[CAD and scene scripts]
##########

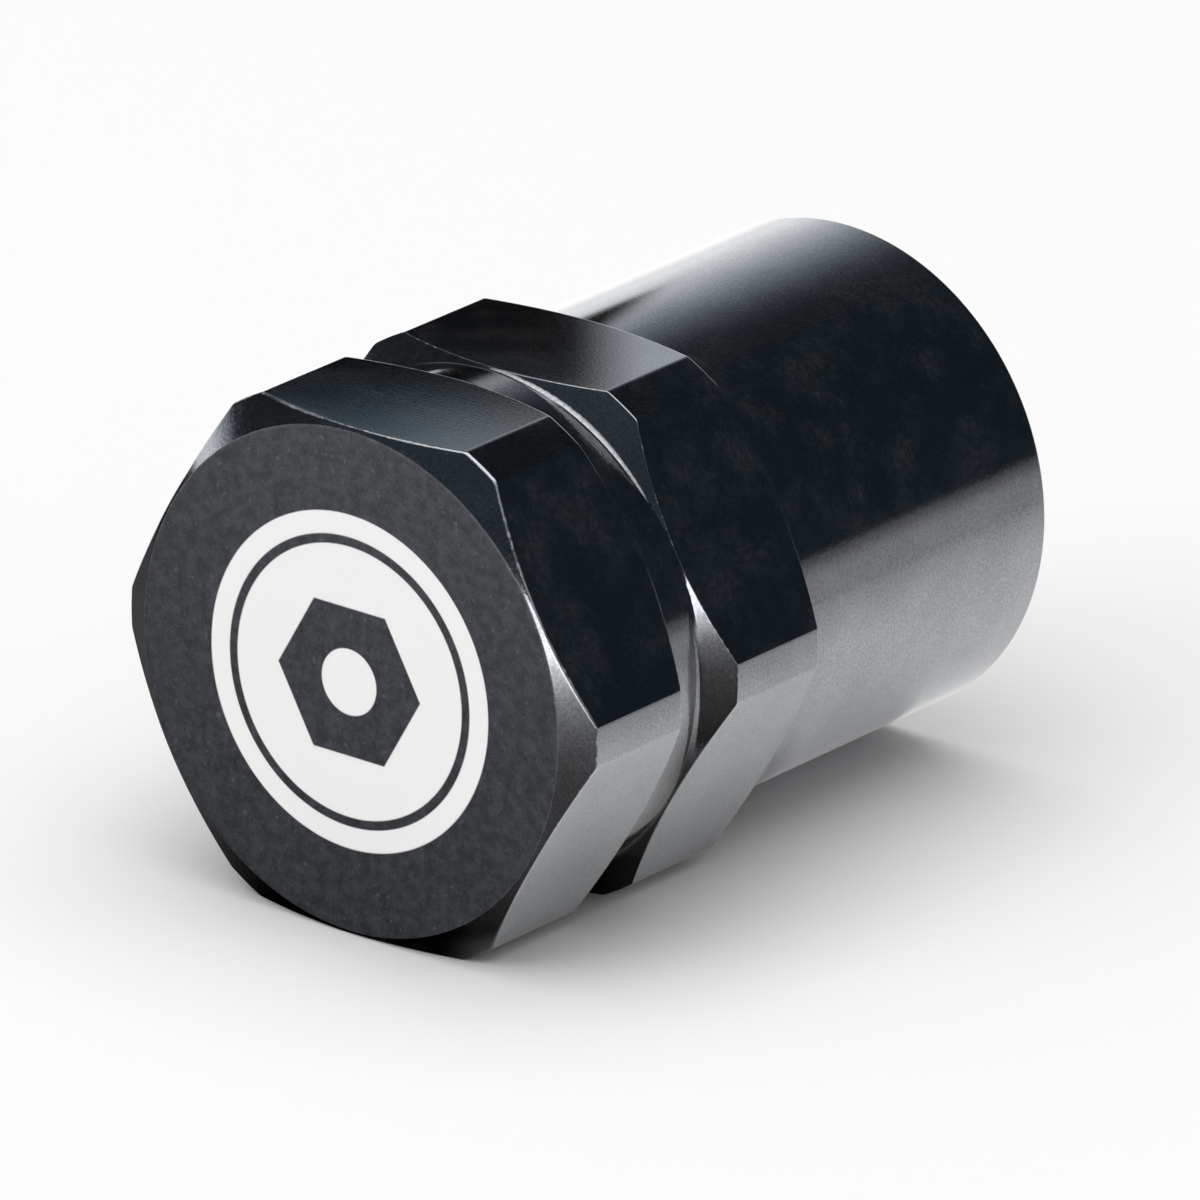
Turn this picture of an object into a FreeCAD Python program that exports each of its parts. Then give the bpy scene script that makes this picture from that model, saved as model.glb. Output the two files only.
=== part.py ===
# Hexagonal screw-on cap for a tyre valve, lying on one of its flats.
# Millimetres. The turning axis runs along Y: the closed head face is at the low end,
# the open mouth at the high end. The part rests on Z = 0, midway along its length.
import FreeCAD, Part
import math
import os

# bar stock and turned outer form
acrossFlats = 12.0
cornerDiameter = 13.34      # the bar is turned, so each hex corner is a narrow cylinder strip
overallLength = 17.7
faceDiameter = 11.78
faceChamferAngle = 30.0     # degrees from the head face

# the two wrench bands and the groove between them
frontBandWidth = 2.94
rearBandWidth = 2.86
grooveWidth = 1.0
grooveDiameter = 11.9
grooveBevelAngle = 35.0     # degrees from the head face
skirtBevelAngle = 30.0      # degrees from the head face

# skirt that covers the valve's rubber neck
skirtDiameter = 11.64
skirtWall = 0.47
skirtDepth = 8.7
rimOuterBreak = 0.08
rimInnerBreak = 0.12

# inside: valve thread cut down to its crests, relief pocket and drill point
threadMinorDiameter = 6.95
threadLength = 4.9
leadInDiameter = 8.1
pocketDiameter = 7.9
pocketDepth = 1.6
drillPointDiameter = 3.2
drillPointAngle = 118.0     # degrees, full angle of the drill's tip

# rubber seal trapped in the relief pocket
sealFit = 0.05              # radial gap between the seal and the pocket wall
sealThickness = 1.4
sealHoleDiameter = 4.2
sealEdgeRadius = 0.15

xAxis = FreeCAD.Vector(1, 0, 0)
yAxis = FreeCAD.Vector(0, 1, 0)


def rise(outerDiameter, innerDiameter, angle):
    # length along the axis of a bevel between two diameters
    return (outerDiameter - innerDiameter) / 2 * math.tan(math.radians(angle))


# stations along the axis, measured from the head face
faceChamferEnd = rise(cornerDiameter, faceDiameter, faceChamferAngle)
grooveBevel = rise(cornerDiameter, grooveDiameter, grooveBevelAngle)
frontBandEnd = faceChamferEnd + frontBandWidth
grooveStart = frontBandEnd + grooveBevel
grooveEnd = grooveStart + grooveWidth
rearBandStart = grooveEnd + grooveBevel
rearBandEnd = rearBandStart + rearBandWidth
skirtStart = rearBandEnd + rise(cornerDiameter, skirtDiameter, skirtBevelAngle)

# stations of the inside, worked out from the mouth towards the head
mouthDiameter = skirtDiameter - 2 * skirtWall
skirtFloor = overallLength - skirtDepth
threadStart = skirtFloor - (leadInDiameter - threadMinorDiameter) / 2
pocketMouth = threadStart - threadLength
pocketFloor = pocketMouth - pocketDepth


def place(shape):
    # head face to the low end of Y, lowest flat to Z = 0
    shape.translate(FreeCAD.Vector(0, -overallLength / 2, acrossFlats / 2))
    return shape


def turned(profile):
    # solid of revolution about Y from (station, radius) points that begin and end on the axis
    points = [FreeCAD.Vector(radius, station, 0) for station, radius in profile]
    face = Part.Face(Part.makePolygon(points + points[:1]))
    return face.revolve(FreeCAD.Vector(0, 0, 0), yAxis, 360)


def turnedBlank():
    # outer form as the lathe leaves it, before the flats limit it
    corner = cornerDiameter / 2
    skirt = skirtDiameter / 2
    return turned([
        (0, 0),
        (0, faceDiameter / 2),
        (faceChamferEnd, corner),
        (frontBandEnd, corner),
        (grooveStart, grooveDiameter / 2),
        (grooveEnd, grooveDiameter / 2),
        (rearBandStart, corner),
        (rearBandEnd, corner),
        (skirtStart, skirt),
        (overallLength - rimOuterBreak, skirt),
        (overallLength, skirt - rimOuterBreak),
        (overallLength, 0),
    ])


def hexBar():
    # hexagonal bar stock with one flat down, its corners left and right along X
    reach = acrossFlats / 2 / math.cos(math.radians(30))
    corners = []
    for index in range(6):
        turn = math.radians(60 * index)
        corners.append(FreeCAD.Vector(reach * math.cos(turn), 0, reach * math.sin(turn)))
    face = Part.Face(Part.makePolygon(corners + corners[:1]))
    return face.extrude(yAxis * overallLength)


def boredInside():
    # everything that is drilled and bored out from the mouth
    mouth = mouthDiameter / 2
    thread = threadMinorDiameter / 2
    point = drillPointDiameter / 2
    pointDepth = point / math.tan(math.radians(drillPointAngle / 2))
    return turned([
        (pocketFloor - pointDepth, 0),
        (pocketFloor, point),
        (pocketFloor, pocketDiameter / 2),
        (pocketMouth, pocketDiameter / 2),
        (pocketMouth, thread),
        (threadStart, thread),
        (skirtFloor, leadInDiameter / 2),
        (skirtFloor, mouth),
        (overallLength - rimInnerBreak, mouth),
        (overallLength, mouth + rimInnerBreak),
        (overallLength, 0),
    ])


def capBody():
    # hex bar turned to the outer form, then bored from the mouth
    return place(hexBar().common(turnedBlank()).cut(boredInside()))


def sealRing():
    # flat rubber ring with rounded edges, seated on the pocket floor
    outer = pocketDiameter / 2 - sealFit
    blank = Part.makeCylinder(outer, sealThickness, yAxis * pocketFloor, yAxis)
    hole = Part.makeCylinder(sealHoleDiameter / 2, sealThickness, yAxis * pocketFloor, yAxis)
    ring = blank.cut(hole)
    rims = [edge for edge in ring.Edges if isinstance(edge.Curve, Part.Circle)]
    return place(ring.makeFillet(sealEdgeRadius, rims))


def main():
    os.makedirs("parts", exist_ok=True)
    for name, shape in (("cap_body", capBody()), ("seal_ring", sealRing())):
        solid = shape.removeSplitter().Solids[0]
        print(name, "valid", solid.isValid(), "volume", round(solid.Volume, 2), "mm3", len(solid.Faces), "faces")
        solid.exportStep("parts/" + name + ".step")


main()
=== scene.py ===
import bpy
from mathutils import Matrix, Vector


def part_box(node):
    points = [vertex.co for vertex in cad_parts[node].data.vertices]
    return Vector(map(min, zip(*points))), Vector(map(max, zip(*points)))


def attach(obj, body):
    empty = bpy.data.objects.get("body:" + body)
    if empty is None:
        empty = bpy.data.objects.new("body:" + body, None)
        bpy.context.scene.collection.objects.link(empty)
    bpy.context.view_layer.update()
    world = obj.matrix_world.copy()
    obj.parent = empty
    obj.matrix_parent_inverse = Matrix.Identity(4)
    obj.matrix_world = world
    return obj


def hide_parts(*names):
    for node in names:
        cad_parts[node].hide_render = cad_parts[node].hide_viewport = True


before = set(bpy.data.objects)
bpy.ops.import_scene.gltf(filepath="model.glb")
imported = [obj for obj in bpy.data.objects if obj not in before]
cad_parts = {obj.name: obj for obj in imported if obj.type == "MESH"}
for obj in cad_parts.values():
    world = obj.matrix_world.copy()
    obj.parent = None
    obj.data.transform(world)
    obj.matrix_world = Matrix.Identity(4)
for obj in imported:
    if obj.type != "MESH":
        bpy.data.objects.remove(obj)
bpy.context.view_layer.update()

import math
import bpy
import numpy as np
from mathutils import Matrix, Vector

# sizes are millimetres here, and points become metres in place()
mm = 0.001
bodyLow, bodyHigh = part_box("cap_body")
sealLow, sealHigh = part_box("seal_ring")
length = (bodyHigh.y - bodyLow.y) / mm          # from the head face to the rim
apothem = (bodyHigh.z - bodyLow.z) / mm / 2     # half the size across the flats
cornerRadius = (bodyHigh.x - bodyLow.x) / mm / 2
print("frame: length %.2f, across flats %.2f, corners %.2f" % (length, 2 * apothem, 2 * cornerRadius))


# mesh helpers

def tangent(degrees):
    return math.tan(math.radians(degrees))


def place(station, radius, turn):
    # x = r sin(turn), y = station - length / 2, z = apothem + r cos(turn), in metres
    return np.stack([radius * np.sin(turn), station - length / 2, apothem + radius * np.cos(turn)], -1) * mm


def gridFaces(rows, columns, closeRows=False):
    # quads between neighbours of a rows by columns grid, the columns joined round
    row = np.arange(rows if closeRows else rows - 1)[:, None] * columns
    below = (row + columns) % (rows * columns)
    column = np.arange(columns)[None, :]
    beside = (column + 1) % columns
    return np.stack([row + column, row + beside, below + beside, below + column], -1).reshape(-1, 4)


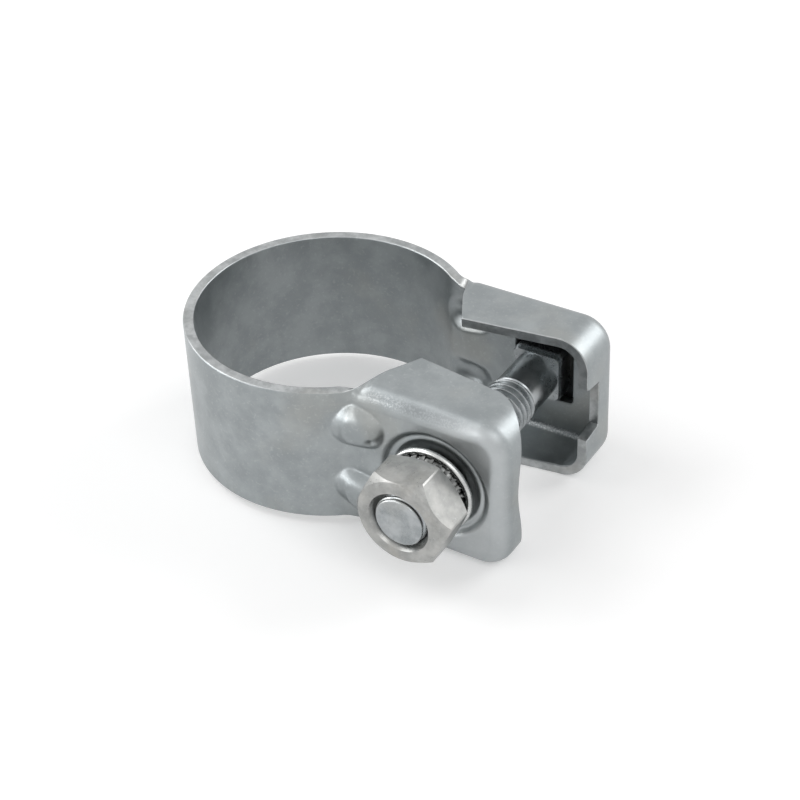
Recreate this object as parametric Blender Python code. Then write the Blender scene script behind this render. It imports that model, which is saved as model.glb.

##########

* Request: Reproduce exactly the lines from the beginning of the entries above up to and including the line that contains "return (outerDiameter - innerDiameter)".

* Result below:
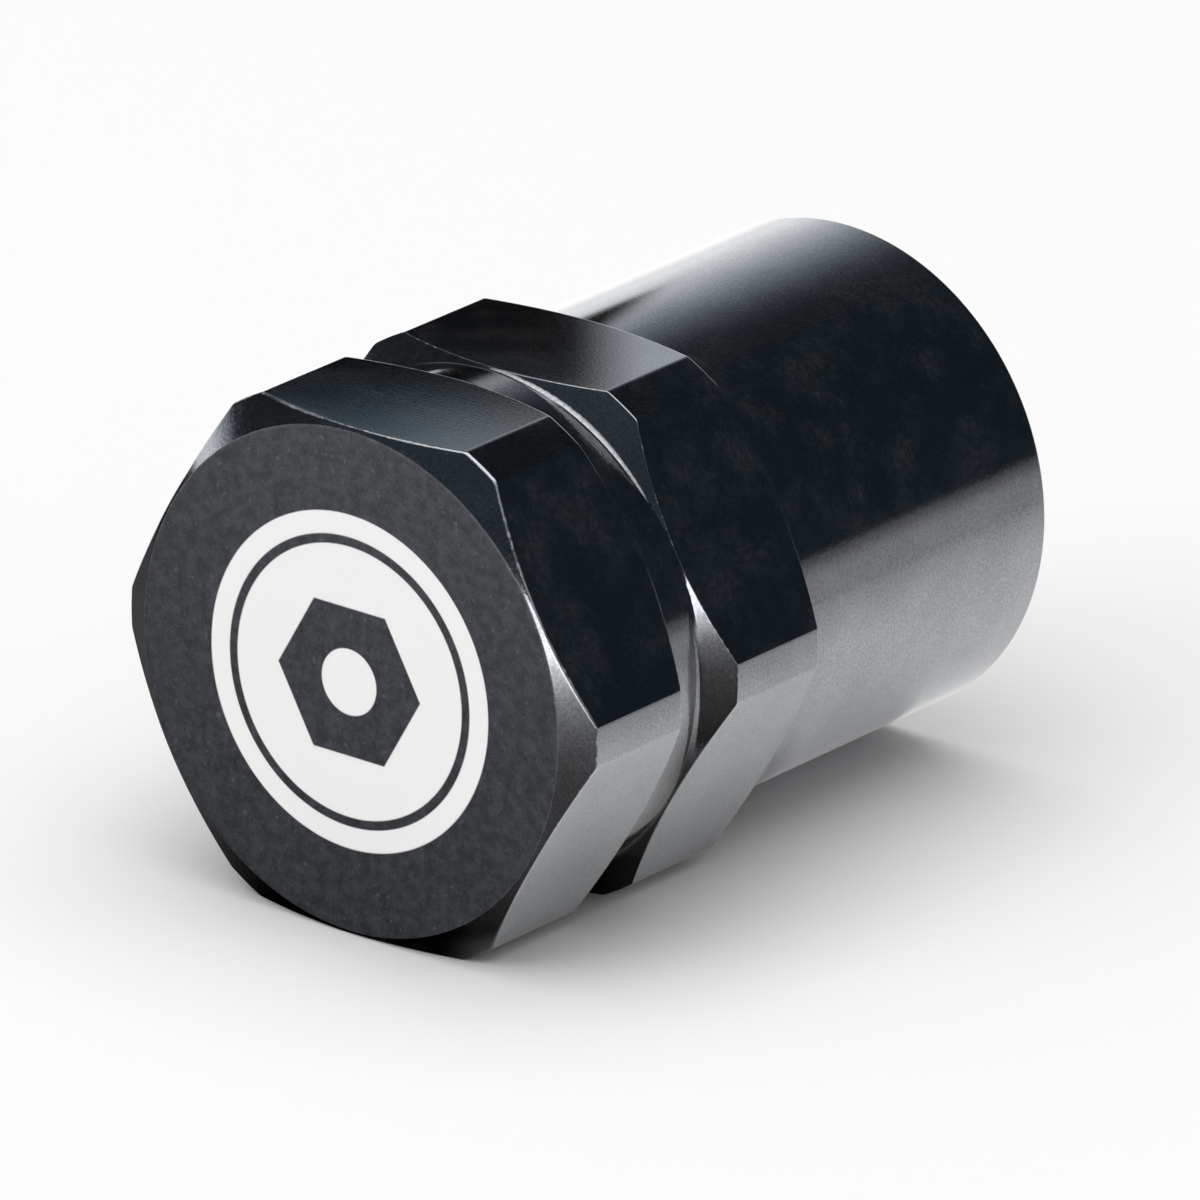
Turn this picture of an object into a FreeCAD Python program that exports each of its parts. Then give the bpy scene script that makes this picture from that model, saved as model.glb. Output the two files only.
=== part.py ===
# Hexagonal screw-on cap for a tyre valve, lying on one of its flats.
# Millimetres. The turning axis runs along Y: the closed head face is at the low end,
# the open mouth at the high end. The part rests on Z = 0, midway along its length.
import FreeCAD, Part
import math
import os

# bar stock and turned outer form
acrossFlats = 12.0
cornerDiameter = 13.34      # the bar is turned, so each hex corner is a narrow cylinder strip
overallLength = 17.7
faceDiameter = 11.78
faceChamferAngle = 30.0     # degrees from the head face

# the two wrench bands and the groove between them
frontBandWidth = 2.94
rearBandWidth = 2.86
grooveWidth = 1.0
grooveDiameter = 11.9
grooveBevelAngle = 35.0     # degrees from the head face
skirtBevelAngle = 30.0      # degrees from the head face

# skirt that covers the valve's rubber neck
skirtDiameter = 11.64
skirtWall = 0.47
skirtDepth = 8.7
rimOuterBreak = 0.08
rimInnerBreak = 0.12

# inside: valve thread cut down to its crests, relief pocket and drill point
threadMinorDiameter = 6.95
threadLength = 4.9
leadInDiameter = 8.1
pocketDiameter = 7.9
pocketDepth = 1.6
drillPointDiameter = 3.2
drillPointAngle = 118.0     # degrees, full angle of the drill's tip

# rubber seal trapped in the relief pocket
sealFit = 0.05              # radial gap between the seal and the pocket wall
sealThickness = 1.4
sealHoleDiameter = 4.2
sealEdgeRadius = 0.15

xAxis = FreeCAD.Vector(1, 0, 0)
yAxis = FreeCAD.Vector(0, 1, 0)


def rise(outerDiameter, innerDiameter, angle):
    # length along the axis of a bevel between two diameters
    return (outerDiameter - innerDiameter) / 2 * math.tan(math.radians(angle))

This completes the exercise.